<<<<
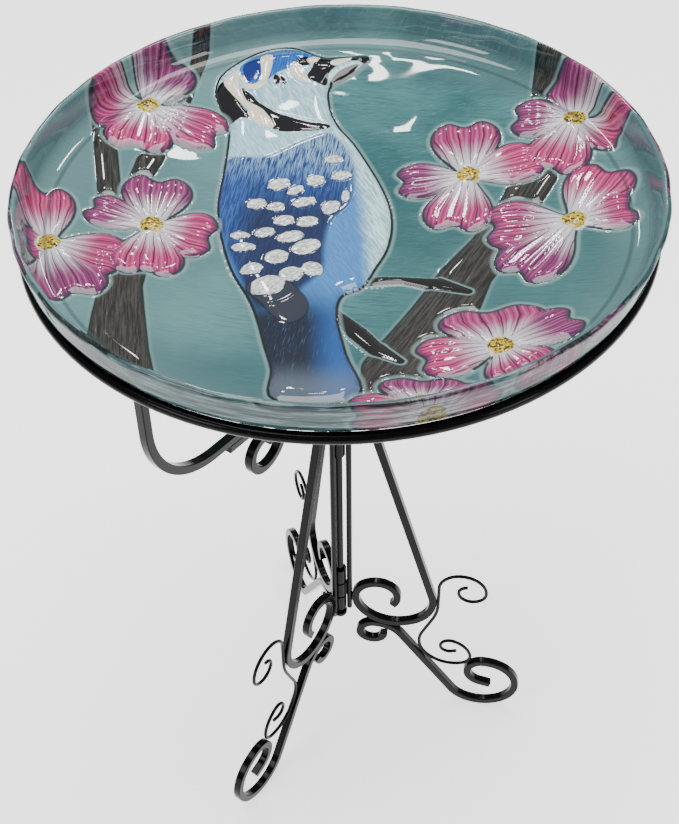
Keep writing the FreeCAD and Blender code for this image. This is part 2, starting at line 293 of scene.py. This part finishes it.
def pillow(depth, height, reach):
    """A rounded step: nothing at the edge, full height reach inside it."""
    return height * np.sqrt(1 - (1 - np.clip(depth / reach, 0, 1)) ** 2)


def groove(depth, deep, wide):
    """A soft valley that follows an outline."""
    return -deep * np.exp(-((depth + wide * 0.6) / wide) ** 2)


def emboss(at):
    """The relief's height in mm at each point of the dish, and the layers of the drawing."""
    body, wing = shape(at, BODY), shape(at, WING)
    layers = {
        "body": body,
        "wing": wing,
        "ovals": ovals(at, OVALS),
        "tip": shape(at, TIP),
        "crown": shape(at, CROWN),
        "crown_dark": shape(at, CROWN_DARK),
        "black": shape(at, *BLACKS),
        "cream": shape(at, *CREAMS),
        "wood": np.max([stroke(at, row) for row in WOOD], 0),
        "perch": np.max([stroke(at, row) for row in PERCH], 0),
    }
    petals = np.full(len(at), FAR)
    along, across = np.zeros(len(at)), np.zeros(len(at))
    shade = np.zeros(len(at))
    dome = np.zeros(len(at))
    heart = np.full(len(at), FAR)
    for flower, (middle, rows) in enumerate(FLOWERS):
        local = at - np.array(middle)
        heart = np.maximum(heart, 8.5 - np.hypot(*local.T))
        for number, (turn, length, half) in enumerate(rows):
            a = math.radians(turn)
            uv = local @ np.array([[math.cos(a), -math.sin(a)], [math.sin(a), math.cos(a)]])
            depth = inside(uv, petal_loop(length, half))
            mine = depth > petals
            petals = np.where(mine, depth, petals)
            along = np.where(mine, uv[:, 0] / length, along)
            fan = uv[:, 1] / (half * (0.25 + 0.75 * np.clip(uv[:, 0] / length * 1.5, 0, 1)))
            across = np.where(mine, fan, across)
            shade = np.where(mine, math.sin(flower * 2.1 + number * 1.7) * 0.5 + 0.5, shade)
            cup = 1 - 0.45 * np.clip(uv[:, 0] / length, 0, 1) * (1 - np.abs(fan).clip(0, 1) ** 2)
            ripple = 0.22 * np.sin(fan * 15) * np.clip(depth / 5, 0, 1)
            dome = np.where(mine, pillow(depth, 3.6, 8) * cup + ripple, dome)
    layers.update(petals=petals, along=along, across=across, shade=shade, heart=heart)

    height = np.zeros(len(at))
    height += pillow(layers["wood"], 2.0, 8) + groove(layers["wood"], 0.8, 2.5)
    twig = np.maximum(height, pillow(layers["perch"], 2.4, 4))
    height = np.where(layers["perch"] > -3, twig, height)
    height += groove(body, 1.5, 3.5)
    height = np.where(body > 0, pillow(body, 4.0, 14), height)
    height += pillow(wing, 0.8, 6) * (body > 0) + pillow(layers["ovals"], 0.5, 3)
    height += pillow(layers["tip"], 0.4, 6)
    height += pillow(layers["cream"], 0.5, 2.5) + groove(np.abs(layers["black"]) - 1, 0.25, 1.5)
    flat = petals <= 0
    height += groove(petals, 1.4, 3.0) * flat
    height = np.where(flat, height, np.maximum(height * 0.35, 0) + dome)
    height = np.maximum(height, pillow(heart, 4.2, 6))
    return height, layers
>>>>
**WORK INSTRUCTIONS**
Beginning at the first line above, repeat exactly until the line containing "return -deep *", which is included.

**EXERCISE OUTPUT**
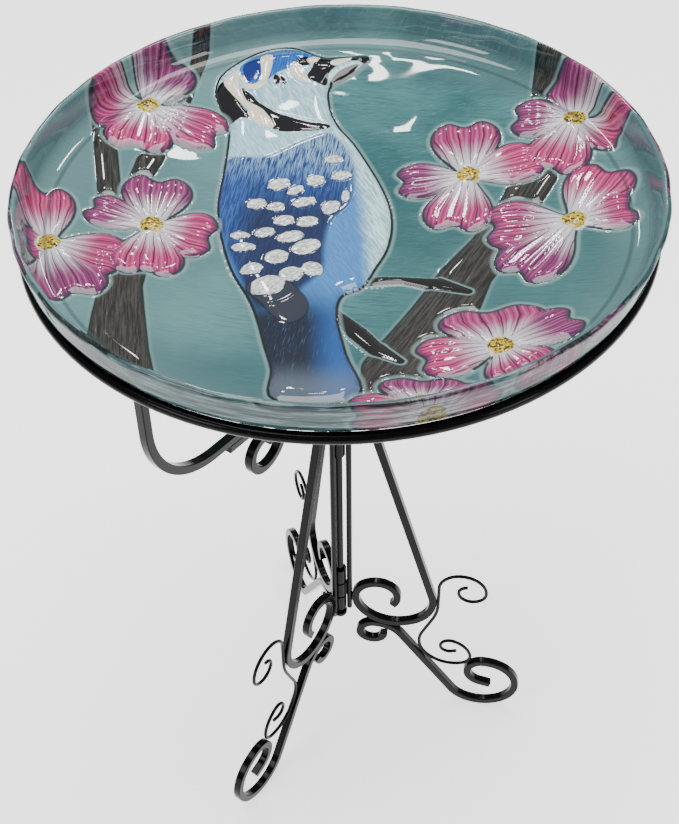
Keep writing the FreeCAD and Blender code for this image. This is part 2, starting at line 293 of scene.py. This part finishes it.
def pillow(depth, height, reach):
    """A rounded step: nothing at the edge, full height reach inside it."""
    return height * np.sqrt(1 - (1 - np.clip(depth / reach, 0, 1)) ** 2)


def groove(depth, deep, wide):
    """A soft valley that follows an outline."""
    return -deep * np.exp(-((depth + wide * 0.6) / wide) ** 2)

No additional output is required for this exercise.